Le programme politique de Moussavi, qui se présente en tant que réformateur, consiste sur le plan intérieur, à élargir le champ des libertés, à lutter contre la discrimination envers les femmes, et surtout à promouvoir le développement économique du pays. C’est ainsi qu’il se propose de lutter contre l’inflation, et de privilégier les secteurs productifs des biens et services, au détriment des dépenses militaires. Sur le plan extérieur, tout en ne renonçant pas à l’armement nucléaire, il se propose de briser l’isolement de l’Iran sur le plan international, en adoptant une politique de détente avec les autres pays. Concernant les relations avec les Etats-Unis, Moussavi demande des actes concrets du Président Obama.
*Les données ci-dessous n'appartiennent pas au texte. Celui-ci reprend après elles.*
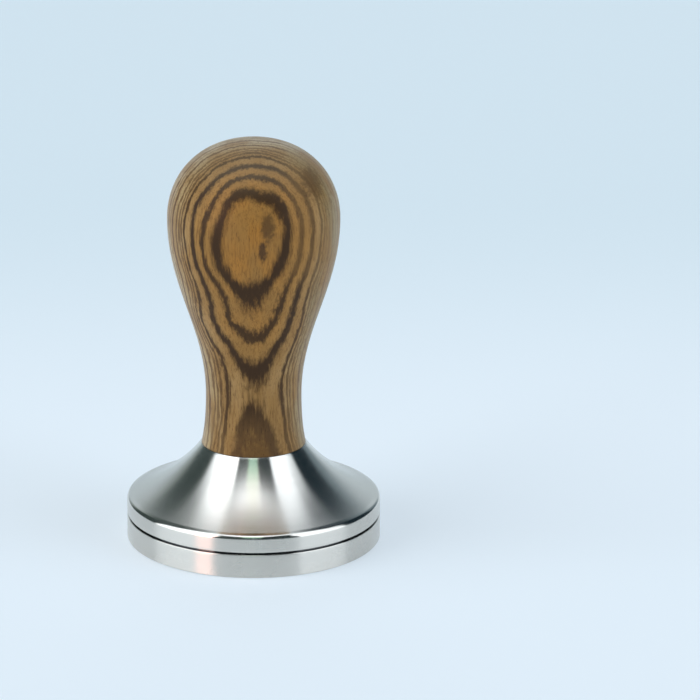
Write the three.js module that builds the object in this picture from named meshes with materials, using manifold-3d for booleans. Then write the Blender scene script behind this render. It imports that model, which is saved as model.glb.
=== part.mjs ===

En conclusion, les élections présidentielles du 12 Juin 2009 ne vont pas apporter de changement radical dans le régime iranien. Comme déjà dit, le système politique iranien est verrouillé, et le Guide de la Révolution en place, Khamenai, va veiller fermement à tout infléchissement majeur du régime. L’enjeu de cette élection, est soit la réélection d’Ahmadinejad, qui ne va rien changer à la politique de son premier mandat. Soit l’élection de Moussavi, qui va apporter un certain apaisement tant sur le plan intérieur qu’extérieur. Espérons dans l’intérêt de l’Iran, du Moyen-Orient et du monde entier que le réformateur Moussavi remporte ces élections.